If it’s products in the extreme that catch the biggest buzz at the annual electronics show, which formally opened yesterday in this city of magic, there’s one result that seems to swell each year: industry revenues. Factory sales exceeded $115 billion last year, and the financial barometers at the Consumer Electronics Association forecast similar growth – about 12 percent – for 2005.

Although some big-box retailers haven’t been swept along in the digital audio/video/PC wave – Circuit City reported a slump in sales during the December holiday shopping period – most capitalized on customer traffic generated by the appeal of wide screen flat-panel monitors to show off the latest in high-definition TV content. The CEA reported spending in December surged to $6.4 billion.

“It’s cool products, price and functionality that drives the retail market now,” said Gary Arlen, an industry consultant based in Maryland.

Not much was cooler last year than the Apple iPod, which, along with dozens of competitors in the portable digital audio category, strengthened the overall audio sector.
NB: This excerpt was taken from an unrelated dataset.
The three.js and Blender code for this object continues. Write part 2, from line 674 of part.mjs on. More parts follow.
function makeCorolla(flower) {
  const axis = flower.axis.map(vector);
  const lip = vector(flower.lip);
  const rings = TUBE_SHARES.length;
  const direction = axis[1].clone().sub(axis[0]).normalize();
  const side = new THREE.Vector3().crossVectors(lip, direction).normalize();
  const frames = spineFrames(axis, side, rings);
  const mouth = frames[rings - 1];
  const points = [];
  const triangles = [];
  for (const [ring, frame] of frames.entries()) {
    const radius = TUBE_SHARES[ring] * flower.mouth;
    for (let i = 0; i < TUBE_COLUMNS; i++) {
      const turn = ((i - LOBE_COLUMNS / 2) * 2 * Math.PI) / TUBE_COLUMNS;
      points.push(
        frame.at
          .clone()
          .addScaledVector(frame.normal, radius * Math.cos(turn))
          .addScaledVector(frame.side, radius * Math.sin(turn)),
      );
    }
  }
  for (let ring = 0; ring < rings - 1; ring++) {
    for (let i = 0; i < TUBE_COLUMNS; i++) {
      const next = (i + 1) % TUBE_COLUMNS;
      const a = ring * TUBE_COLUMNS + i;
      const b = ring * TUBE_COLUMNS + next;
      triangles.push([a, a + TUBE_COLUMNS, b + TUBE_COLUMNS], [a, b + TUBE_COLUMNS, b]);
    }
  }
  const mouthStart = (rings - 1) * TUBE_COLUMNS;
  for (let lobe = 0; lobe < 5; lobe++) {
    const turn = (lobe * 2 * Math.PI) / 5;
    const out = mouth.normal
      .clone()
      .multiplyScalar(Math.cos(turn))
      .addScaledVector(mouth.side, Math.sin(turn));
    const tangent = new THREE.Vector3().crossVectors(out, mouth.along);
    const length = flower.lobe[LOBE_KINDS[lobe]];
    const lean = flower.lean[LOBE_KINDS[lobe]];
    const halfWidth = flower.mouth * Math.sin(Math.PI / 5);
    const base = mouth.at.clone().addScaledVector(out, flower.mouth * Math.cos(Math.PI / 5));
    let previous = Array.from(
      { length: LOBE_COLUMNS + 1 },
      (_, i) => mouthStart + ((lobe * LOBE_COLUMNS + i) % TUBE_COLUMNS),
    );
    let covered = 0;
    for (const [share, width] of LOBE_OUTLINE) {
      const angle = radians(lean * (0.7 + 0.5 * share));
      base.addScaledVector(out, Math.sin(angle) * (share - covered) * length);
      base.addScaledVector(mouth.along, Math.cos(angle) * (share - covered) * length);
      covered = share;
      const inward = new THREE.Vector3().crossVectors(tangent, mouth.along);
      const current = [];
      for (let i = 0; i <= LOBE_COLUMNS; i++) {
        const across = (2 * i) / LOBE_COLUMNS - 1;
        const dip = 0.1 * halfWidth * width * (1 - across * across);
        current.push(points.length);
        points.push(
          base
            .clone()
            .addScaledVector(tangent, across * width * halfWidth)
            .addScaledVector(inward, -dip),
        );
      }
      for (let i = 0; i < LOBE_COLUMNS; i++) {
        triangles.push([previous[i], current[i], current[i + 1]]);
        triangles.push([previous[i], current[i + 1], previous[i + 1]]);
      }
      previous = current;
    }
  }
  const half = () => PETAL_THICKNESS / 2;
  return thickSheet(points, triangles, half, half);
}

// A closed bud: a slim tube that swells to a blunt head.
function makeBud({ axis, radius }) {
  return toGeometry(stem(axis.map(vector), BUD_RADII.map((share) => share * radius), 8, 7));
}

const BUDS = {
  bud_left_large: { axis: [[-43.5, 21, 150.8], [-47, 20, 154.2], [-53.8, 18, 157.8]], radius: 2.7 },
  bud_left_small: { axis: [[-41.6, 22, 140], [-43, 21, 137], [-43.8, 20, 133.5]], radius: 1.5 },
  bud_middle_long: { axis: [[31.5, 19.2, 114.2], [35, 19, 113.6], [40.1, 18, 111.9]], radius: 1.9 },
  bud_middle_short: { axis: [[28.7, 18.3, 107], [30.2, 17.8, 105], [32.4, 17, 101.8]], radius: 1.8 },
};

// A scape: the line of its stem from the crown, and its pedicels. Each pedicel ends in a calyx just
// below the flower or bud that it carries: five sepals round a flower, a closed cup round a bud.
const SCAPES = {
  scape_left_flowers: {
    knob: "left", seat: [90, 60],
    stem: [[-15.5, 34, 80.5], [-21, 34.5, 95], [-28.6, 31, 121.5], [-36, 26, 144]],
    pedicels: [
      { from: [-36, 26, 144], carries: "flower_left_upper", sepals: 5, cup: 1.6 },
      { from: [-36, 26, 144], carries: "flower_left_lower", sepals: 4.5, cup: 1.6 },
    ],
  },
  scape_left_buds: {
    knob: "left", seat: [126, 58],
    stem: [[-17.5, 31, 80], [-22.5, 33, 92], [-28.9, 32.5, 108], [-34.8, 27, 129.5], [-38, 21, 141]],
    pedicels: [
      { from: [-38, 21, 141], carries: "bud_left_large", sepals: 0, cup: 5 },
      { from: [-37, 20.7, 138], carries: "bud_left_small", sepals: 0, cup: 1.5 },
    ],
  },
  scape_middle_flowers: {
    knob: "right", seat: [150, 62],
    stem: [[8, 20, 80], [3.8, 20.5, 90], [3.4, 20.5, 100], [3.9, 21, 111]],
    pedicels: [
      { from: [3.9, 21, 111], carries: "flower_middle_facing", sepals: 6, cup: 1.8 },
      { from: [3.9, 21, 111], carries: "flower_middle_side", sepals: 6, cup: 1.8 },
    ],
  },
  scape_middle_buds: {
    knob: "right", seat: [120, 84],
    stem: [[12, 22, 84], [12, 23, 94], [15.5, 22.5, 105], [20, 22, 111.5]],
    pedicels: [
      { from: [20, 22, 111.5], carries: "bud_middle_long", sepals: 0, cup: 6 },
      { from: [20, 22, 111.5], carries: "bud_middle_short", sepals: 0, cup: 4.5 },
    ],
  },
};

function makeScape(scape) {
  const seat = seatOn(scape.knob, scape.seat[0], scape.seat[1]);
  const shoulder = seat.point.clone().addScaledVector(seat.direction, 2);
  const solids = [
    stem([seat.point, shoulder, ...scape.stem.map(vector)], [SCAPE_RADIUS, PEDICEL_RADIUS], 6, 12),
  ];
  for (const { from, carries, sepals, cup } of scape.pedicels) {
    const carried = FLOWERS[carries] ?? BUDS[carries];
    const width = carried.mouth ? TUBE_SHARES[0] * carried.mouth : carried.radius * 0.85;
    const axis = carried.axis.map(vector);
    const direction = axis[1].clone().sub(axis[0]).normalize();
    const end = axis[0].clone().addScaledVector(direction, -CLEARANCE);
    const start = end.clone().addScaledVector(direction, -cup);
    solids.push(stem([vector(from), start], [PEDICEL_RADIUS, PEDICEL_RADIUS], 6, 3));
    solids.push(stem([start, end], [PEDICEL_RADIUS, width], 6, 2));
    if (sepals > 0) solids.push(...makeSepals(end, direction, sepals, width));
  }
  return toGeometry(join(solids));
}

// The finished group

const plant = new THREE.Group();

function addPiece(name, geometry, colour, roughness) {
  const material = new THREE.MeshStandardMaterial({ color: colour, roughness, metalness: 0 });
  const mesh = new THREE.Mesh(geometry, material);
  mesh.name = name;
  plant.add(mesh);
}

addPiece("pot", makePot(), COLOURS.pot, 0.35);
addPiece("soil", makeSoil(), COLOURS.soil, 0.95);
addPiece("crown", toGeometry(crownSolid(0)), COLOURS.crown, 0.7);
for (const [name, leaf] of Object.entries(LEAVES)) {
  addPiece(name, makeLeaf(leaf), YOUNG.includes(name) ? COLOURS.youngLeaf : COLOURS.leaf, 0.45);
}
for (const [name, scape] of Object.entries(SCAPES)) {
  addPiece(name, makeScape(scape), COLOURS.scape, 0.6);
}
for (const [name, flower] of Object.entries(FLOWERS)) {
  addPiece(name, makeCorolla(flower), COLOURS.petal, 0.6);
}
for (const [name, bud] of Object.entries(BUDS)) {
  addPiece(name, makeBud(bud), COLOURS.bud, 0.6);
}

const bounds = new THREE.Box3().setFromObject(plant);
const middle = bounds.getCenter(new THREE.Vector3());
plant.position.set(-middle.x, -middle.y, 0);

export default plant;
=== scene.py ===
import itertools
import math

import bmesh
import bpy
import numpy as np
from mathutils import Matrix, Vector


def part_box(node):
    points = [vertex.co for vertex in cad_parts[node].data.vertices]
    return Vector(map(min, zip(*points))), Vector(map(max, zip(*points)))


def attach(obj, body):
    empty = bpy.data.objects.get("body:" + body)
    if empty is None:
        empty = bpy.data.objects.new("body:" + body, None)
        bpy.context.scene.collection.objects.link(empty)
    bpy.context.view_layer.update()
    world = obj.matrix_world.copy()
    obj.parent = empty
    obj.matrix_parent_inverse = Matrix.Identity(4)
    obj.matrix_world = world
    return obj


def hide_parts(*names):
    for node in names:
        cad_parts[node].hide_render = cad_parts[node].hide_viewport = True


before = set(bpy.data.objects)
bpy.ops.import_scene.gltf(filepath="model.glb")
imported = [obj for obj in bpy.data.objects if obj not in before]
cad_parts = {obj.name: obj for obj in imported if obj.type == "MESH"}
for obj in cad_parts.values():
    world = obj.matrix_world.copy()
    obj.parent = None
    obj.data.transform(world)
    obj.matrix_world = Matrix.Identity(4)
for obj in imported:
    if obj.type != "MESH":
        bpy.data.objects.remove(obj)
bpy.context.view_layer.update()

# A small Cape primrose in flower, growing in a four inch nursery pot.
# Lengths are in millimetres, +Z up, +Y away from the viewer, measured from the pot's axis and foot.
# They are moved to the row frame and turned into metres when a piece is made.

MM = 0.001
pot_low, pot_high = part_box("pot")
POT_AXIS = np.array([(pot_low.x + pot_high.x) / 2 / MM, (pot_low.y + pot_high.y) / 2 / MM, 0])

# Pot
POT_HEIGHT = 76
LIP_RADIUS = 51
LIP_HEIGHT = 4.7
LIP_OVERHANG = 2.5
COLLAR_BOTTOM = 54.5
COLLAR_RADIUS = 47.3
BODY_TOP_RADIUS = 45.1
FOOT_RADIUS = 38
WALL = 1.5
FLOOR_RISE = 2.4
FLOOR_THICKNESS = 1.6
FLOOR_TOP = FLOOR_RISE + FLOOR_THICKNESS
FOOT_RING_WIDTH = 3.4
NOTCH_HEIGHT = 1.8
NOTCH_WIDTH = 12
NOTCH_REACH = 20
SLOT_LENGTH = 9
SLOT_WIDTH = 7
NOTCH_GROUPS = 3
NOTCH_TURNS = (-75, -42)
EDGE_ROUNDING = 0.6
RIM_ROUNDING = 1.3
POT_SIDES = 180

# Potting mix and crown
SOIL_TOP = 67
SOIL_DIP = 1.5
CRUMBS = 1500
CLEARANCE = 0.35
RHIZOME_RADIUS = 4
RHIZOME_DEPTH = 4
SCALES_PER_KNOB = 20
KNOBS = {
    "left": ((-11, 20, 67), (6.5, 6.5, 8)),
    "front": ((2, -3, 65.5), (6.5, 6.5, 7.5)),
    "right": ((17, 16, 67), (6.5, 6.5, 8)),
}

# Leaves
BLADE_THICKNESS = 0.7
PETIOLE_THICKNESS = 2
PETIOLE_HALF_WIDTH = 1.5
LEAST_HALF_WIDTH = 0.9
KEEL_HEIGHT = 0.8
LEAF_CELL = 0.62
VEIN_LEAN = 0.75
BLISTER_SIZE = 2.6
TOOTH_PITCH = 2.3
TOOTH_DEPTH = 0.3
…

In the big-ticket arena, though, television rules. Almost every major manufacturer of sets had new and supposedly improved units, with some new, developing video technologies hinted at as well, including SED, a flat-screen project in development from Canon and Toshiba that one Toshiba exec called “the Ferrari of home entertainment.”

Nearly 11 million high-definition-capable sets were sold in 2004. This year, prices are expected to drop further as screen sizes inch up.

TiVo chief executive Mike Ramsay outlined plans for the unrolling this year of “TiVoToGo,” a broadband networking concept that allows viewers to shift recorded TV content from their hard-disc recorders to their laptops or desktop PCs. TiVo will also debut a box with a CableCARD connection, eliminating need for a cable set-top box.

A bubbling undercurrent at this year’s show is the not quite ready for prime time high-definition DVD, on sale in Japan now but being held up in the United States because of competing formats. The battle pits the Blu-ray disc, developed by Sony, against the HD-DVD, created by Toshiba and NEC. Most Hollywood studios have so far kept open with options to go with either format.

“I expect to see a full-fledged format war, but ultimately the film studios will decide,” said Myra Moore, analyst with Digital Tech Consulting in Dallas. “So let the war begin.”